In a discussion about the Tenth Amendment, Perry cited James Madison and Thomas Jefferson in his argument in favor of stronger states’ rights:
“Our Founding Fathers when you go back and read some of the documentation, whether it was Madison or whether it was Jefferson, and they had a very narrow view about the Constitution and its impact upon the people of this country….And to take that step about freedom and morality and responsibility into the Tenth Amendment.

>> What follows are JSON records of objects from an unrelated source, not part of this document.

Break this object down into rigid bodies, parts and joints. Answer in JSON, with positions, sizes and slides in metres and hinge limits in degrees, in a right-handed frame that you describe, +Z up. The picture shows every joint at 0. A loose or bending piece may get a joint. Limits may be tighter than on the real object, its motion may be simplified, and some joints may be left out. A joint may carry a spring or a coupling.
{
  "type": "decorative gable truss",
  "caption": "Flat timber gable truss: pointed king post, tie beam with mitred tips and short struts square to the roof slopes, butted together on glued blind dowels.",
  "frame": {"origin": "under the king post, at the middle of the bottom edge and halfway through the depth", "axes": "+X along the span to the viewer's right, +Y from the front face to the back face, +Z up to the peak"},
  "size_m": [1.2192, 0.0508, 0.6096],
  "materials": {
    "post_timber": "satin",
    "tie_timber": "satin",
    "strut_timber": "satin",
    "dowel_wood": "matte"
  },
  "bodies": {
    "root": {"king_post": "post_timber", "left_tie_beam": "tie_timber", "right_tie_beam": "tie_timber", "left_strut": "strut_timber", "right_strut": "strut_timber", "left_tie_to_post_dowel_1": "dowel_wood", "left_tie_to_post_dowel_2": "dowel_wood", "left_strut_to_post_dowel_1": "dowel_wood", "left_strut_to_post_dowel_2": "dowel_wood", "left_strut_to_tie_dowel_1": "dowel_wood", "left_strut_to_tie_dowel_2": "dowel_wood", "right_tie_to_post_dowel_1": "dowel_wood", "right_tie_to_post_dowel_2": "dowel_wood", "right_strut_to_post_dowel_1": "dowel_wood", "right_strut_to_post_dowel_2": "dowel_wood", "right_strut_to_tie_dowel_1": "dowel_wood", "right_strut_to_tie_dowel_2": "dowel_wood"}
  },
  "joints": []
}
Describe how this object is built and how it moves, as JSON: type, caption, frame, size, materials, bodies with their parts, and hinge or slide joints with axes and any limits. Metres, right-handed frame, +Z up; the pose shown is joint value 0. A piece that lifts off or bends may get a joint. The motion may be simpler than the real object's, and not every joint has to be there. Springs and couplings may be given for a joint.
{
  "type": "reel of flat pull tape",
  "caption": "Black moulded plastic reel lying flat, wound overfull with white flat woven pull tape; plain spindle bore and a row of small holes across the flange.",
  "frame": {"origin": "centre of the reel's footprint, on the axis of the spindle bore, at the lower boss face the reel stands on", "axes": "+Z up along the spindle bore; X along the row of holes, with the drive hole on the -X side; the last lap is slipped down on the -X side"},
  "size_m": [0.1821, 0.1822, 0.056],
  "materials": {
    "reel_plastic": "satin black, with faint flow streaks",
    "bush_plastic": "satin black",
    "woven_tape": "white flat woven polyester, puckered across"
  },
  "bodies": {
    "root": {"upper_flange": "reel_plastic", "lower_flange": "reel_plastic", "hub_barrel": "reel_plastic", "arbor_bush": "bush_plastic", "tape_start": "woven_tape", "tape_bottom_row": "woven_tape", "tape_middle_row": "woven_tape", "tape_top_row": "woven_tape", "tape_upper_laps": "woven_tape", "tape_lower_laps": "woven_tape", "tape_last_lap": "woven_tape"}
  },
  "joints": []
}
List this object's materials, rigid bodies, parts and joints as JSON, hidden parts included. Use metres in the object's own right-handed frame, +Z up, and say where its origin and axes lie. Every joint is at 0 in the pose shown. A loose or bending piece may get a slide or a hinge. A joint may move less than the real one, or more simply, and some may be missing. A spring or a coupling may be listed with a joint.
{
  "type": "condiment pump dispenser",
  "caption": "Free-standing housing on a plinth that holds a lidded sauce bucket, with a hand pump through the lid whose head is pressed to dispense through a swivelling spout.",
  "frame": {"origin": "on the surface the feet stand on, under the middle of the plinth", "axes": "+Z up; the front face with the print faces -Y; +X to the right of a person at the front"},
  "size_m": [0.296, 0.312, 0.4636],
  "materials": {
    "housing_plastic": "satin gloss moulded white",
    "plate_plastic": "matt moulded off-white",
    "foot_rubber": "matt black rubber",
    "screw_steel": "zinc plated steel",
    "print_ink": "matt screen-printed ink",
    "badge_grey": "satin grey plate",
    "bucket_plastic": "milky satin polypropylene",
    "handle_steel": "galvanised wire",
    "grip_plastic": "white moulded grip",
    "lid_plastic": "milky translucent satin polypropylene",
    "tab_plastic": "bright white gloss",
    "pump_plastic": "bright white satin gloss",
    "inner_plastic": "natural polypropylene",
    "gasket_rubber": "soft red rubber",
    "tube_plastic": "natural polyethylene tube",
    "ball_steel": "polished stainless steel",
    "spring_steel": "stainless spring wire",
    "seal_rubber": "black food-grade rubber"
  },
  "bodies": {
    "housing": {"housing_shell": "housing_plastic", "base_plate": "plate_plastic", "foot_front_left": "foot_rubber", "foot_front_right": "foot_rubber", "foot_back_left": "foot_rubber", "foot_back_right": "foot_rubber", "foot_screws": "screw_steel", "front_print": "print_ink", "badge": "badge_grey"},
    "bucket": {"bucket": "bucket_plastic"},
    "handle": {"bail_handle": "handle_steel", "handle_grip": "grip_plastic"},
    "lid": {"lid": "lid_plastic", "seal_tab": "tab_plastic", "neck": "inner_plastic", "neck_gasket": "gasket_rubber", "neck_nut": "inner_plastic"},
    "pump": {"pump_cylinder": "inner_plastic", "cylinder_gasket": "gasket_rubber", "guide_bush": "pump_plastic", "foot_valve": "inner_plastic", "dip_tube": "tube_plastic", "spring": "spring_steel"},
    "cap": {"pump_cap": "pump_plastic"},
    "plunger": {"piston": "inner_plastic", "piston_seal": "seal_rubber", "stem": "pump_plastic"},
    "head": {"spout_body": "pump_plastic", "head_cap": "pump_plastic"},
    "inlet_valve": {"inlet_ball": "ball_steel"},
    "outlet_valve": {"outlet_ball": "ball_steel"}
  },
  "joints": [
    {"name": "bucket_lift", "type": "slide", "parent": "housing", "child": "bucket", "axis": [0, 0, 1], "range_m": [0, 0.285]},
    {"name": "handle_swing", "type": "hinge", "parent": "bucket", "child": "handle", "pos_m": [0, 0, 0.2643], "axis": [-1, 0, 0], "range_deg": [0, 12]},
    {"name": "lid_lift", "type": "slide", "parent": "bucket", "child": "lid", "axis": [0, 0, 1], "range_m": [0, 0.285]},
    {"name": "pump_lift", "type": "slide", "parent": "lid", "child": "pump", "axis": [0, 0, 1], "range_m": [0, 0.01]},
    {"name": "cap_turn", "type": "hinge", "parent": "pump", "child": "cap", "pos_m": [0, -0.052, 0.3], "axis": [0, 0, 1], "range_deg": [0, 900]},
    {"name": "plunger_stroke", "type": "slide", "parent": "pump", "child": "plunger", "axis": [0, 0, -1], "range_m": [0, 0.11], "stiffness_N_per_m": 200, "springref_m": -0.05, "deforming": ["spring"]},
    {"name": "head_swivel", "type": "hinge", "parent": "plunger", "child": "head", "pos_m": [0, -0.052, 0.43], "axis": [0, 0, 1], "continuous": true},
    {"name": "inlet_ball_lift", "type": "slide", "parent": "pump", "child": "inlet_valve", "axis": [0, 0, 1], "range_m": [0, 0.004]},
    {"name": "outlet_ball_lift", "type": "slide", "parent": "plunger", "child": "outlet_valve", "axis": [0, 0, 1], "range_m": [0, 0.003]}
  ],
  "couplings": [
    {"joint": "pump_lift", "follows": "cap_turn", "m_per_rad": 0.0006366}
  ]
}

That’s one of the reasons I’m such a big proponent of getting Washington, D.C. out of the states’ business” (1:06:30).
Santorum, on the other hand, said he believes the United States is a “moral enterprise,” and that Lincoln got it right when he said, “the states do not have the right to do wrong” (1:19:45).
It wasn’t the first time Santorum attributed this quote to Lincoln, although he modified it somewhat from the original, according to Andrew Sullivan, who points to a similar but nonidentical comment from the Lincoln Douglas debates in which Lincoln is recorded as saying, “No one has the right to choose to do what is wrong.”
Gingrich also acknowledged Lincoln, saying a paper he published about judicial reform on his website “was probably the boldest statement since Lincoln’s first inaugural took on the Supreme Court over the Dred Scott decision” (1:36:03).